255. Evidence must be based on more than mere speculation or conjecture to defeat a motion for summary judgment. Rice v. United States, 166 F.3d 1088, 1091–92 (10th Cir. 1999). Furthermore, a factual issue does not preclude the Court from entering summary judgment where there is no evidence to support a dispute on that issue or where the evidence is so one-sided that no reasonable juror could find for the other side. True v. United States, 190 F.3d 1165, 1177 (10th Cir. 1999). Conclusory allegations will not create

a genuine issue of material fact defeating a summary judgment motion. White v. York Int’l Corp., 45 F.3d 357, 363 (10th Cir. 1995). Additionally, when a party fails to adequately address another party’s assertion of fact as required by Rule 56(c), the Court may “consider the fact undisputed for purposes of the motion.” F. R. Civ. P. 56(e)(2). In evaluating a motion for summary judgment, a district

court must consider the evidence in the light most favorable to the nonmoving party and draw all reasonable inferences from those facts in favor of that party. United States v. Diebold, Inc., 369 U.S. 654, 655 (1962). Finally, because Plaintiff proceeds pro se, the Court construes his filings liberally but does not act as his advocate. Garrett v. Selby Connor Maddux & Janer, 425 F.3d 836, 840 (10th Cir. 2005).

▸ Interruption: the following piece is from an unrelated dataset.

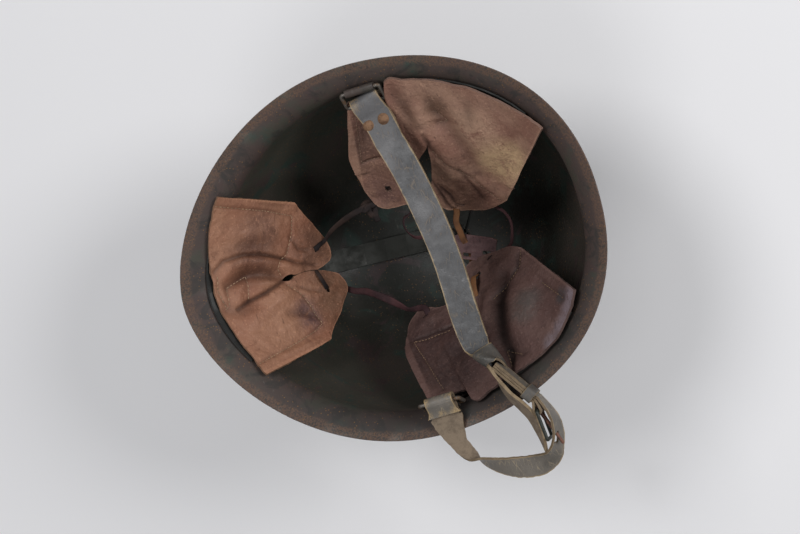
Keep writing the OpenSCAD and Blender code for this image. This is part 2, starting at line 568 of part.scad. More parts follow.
// Thong: drawn through the six slots and tied at the left pad, rows as for the straps
lace_route = [
    [33, -41, -77, 0, 1], [31, -36.5, -76, 0, 1], [31, -32, -75.5, 0, 1],
    [35, -28.5, -76, 0, 1], [44, -25.5, -77.5, 0, 1], [56, -22, -79.5, 0, 1],
    [65, -19.5, -81, 0, 0.9], [69, -18.5, -82, 10, 0.9], [71.5, -16, -83.5, 35, 0.9],
    [71.5, -11, -83.5, 63, 0.9], [71.5, -3, -83, 63, 0.9], [69, 1.5, -82, 63, 0.9],
    [66.5, 6, -80, 63, 0.9], [67, 14, -80, 63, 0.9], [66.5, 17.5, -80.5, 63, 0.9],
    [68, 21.5, -82, 63, 0.9], [70, 26, -83.5, 60, 0.9], [68.5, 29, -87, 50, 0.9],
    [65.5, 29.5, -94, 30, 0.9], [61, 27.5, -100, 10, 0.95], [50, 30, -93, 0, 1], [38, 33, -88, 0, 1],
    [26, 36.5, -83, 10, 1], [16, 38.5, -78, 25, 0.95], [11.5, 42, -74, 47, 0.9],
    [8.5, 41, -74, 47, 0.9], [5, 41.5, -76, 47, 0.9], [1, 41.5, -77.5, 47, 0.9],
    [-4.5, 39.5, -78, 47, 0.9], [-16, 35, -77.5, 47, 0.9], [-27.5, 30.5, -78, 47, 0.9],
    [-33, 28, -77.5, 47, 0.9], [-35.5, 25, -76, 47, 0.9], [-38, 22.5, -74, 47, 0.9],
    [-41.5, 20.5, -74, 47, 0.9], [-45.5, 18, -71, 30, 0.95], [-48, 9, -70.5, 15, 1],
    [-48, -3, -70.5, 15, 1], [-46, -11.5, -70.5, 30, 0.95], [-43, -15.5, -73, 45, 0.9],
    [-40.5, -16.5, -73, 45, 0.9], [-37.5, -19, -75, 45, 0.9], [-34.5, -21.5, -77, 45, 0.9],
    [-29.5, -23.5, -77, 45, 0.9], [-17.5, -27, -76.5, 45, 0.9], [-5.5, -30.5, -77, 45, 0.9],
    [0, -32, -77, 45, 0.9], [3.5, -31.5, -75, 45, 0.9], [7.5, -31, -73, 45, 0.9],
    [11, -31.5, -72, 45, 0.9], [17, -33, -70.5, 25, 0.95], [25, -33.5, -71.5, 0, 1],
    [31, -31, -73, 0, 1], [33, -26, -74, 0, 1], [31.5, -21, -76, 0, 1]
];
lace_section = [for (a = [0 : 45 : 315]) [lace_half_w * cos(a), lace_half_t * sin(a)]];
module liner_lace() color([0.4, 0.25, 0.27])
    loft(turned(swept(smooth_rows(rolled(lace_route), 2), lace_section)));

// Crown: a flat-headed rivet through the shell and the three arms, over a washer
stack_top = sheet - shell_height + eye_lift + 3 * (spring_t + stack_gap);
washer_t = 1;
washer_rim = 4;
crown_head_r = 7.5;
crown_head_h = 1.2;
crown_chamfer = 1.5;
crown_end = 0.05;
module crown_rivet() color([0.3, 0.27, 0.2]) {
    peen = stack_top + washer_t + crown_end;
    translate([0, 0, -shell_height - crown_head_h])
        cylinder(r1 = crown_head_r - crown_chamfer, r2 = crown_head_r, h = crown_head_h, $fn = 64);
    translate([0, 0, -shell_height - crown_head_h / 2])
        cylinder(r = crown_r - rivet_fit, h = peen + shell_height + crown_head_h, $fn = 32);
    translate([0, 0, peen]) cylinder(r1 = crown_r + 1.8, r2 = crown_r + 0.6, h = crown_head_h, $fn = 32);
}
module crown_washer() color([0.4, 0.4, 0.42]) translate([0, 0, stack_top + stack_gap]) difference() {
    cylinder(r = crown_r + washer_rim, h = washer_t, $fn = 64);
    translate([0, 0, -1]) cylinder(r = crown_r + hole_play, h = washer_t + 2, $fn = 32);
}
module bracket_left() bracket(-1);
module bracket_right() bracket(1);

shell();
carrier_front();
carrier_left();
carrier_right();
crown_rivet();
crown_washer();
pad_front();
pad_left();
pad_right();
cushion_front();
cushion_left();
cushion_right();
liner_lace();
bracket_left();
bracket_right();
bracket_rivets();
ring_left();
ring_right();
long_strap();
long_strap_rivets();
short_strap();
keeper_upper();
keeper_lower();
buckle_chape();
buckle_frame();
buckle_prong();
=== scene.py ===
from math import asin, atan2, copysign, cos, exp, hypot, pi, radians, sin, sqrt

import bmesh
import bpy
from mathutils import Matrix, Vector
from mathutils.noise import noise


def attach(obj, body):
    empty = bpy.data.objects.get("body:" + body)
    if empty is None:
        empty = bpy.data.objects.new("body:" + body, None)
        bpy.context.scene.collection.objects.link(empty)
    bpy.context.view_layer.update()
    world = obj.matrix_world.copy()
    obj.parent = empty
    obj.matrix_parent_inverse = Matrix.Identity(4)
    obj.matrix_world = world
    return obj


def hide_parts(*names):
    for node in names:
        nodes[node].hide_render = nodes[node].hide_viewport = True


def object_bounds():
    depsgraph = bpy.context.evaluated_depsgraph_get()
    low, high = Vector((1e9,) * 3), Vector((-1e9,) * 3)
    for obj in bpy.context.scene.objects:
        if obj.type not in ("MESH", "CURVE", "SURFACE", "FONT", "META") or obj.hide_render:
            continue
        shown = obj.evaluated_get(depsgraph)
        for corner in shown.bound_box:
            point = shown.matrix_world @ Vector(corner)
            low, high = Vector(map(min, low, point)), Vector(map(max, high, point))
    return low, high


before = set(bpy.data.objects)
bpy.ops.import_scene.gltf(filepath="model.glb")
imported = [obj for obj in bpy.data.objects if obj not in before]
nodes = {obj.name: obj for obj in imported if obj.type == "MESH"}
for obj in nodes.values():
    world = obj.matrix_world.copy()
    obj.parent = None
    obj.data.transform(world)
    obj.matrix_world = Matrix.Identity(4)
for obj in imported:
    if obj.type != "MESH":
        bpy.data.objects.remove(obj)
cad_low, cad_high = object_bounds()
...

In his Report and Recommendation, Judge Purcell reasons that Plaintiff’s affidavit fails to create a genuine issue of material fact as to whether Mr. Plater exhausted his administrative remedies because Plaintiff did not specify which of his many grievances he appealed. Doc. No. 25 at 22 n.9. Without this specificity, Judge Purcell recommends the Court find Mr.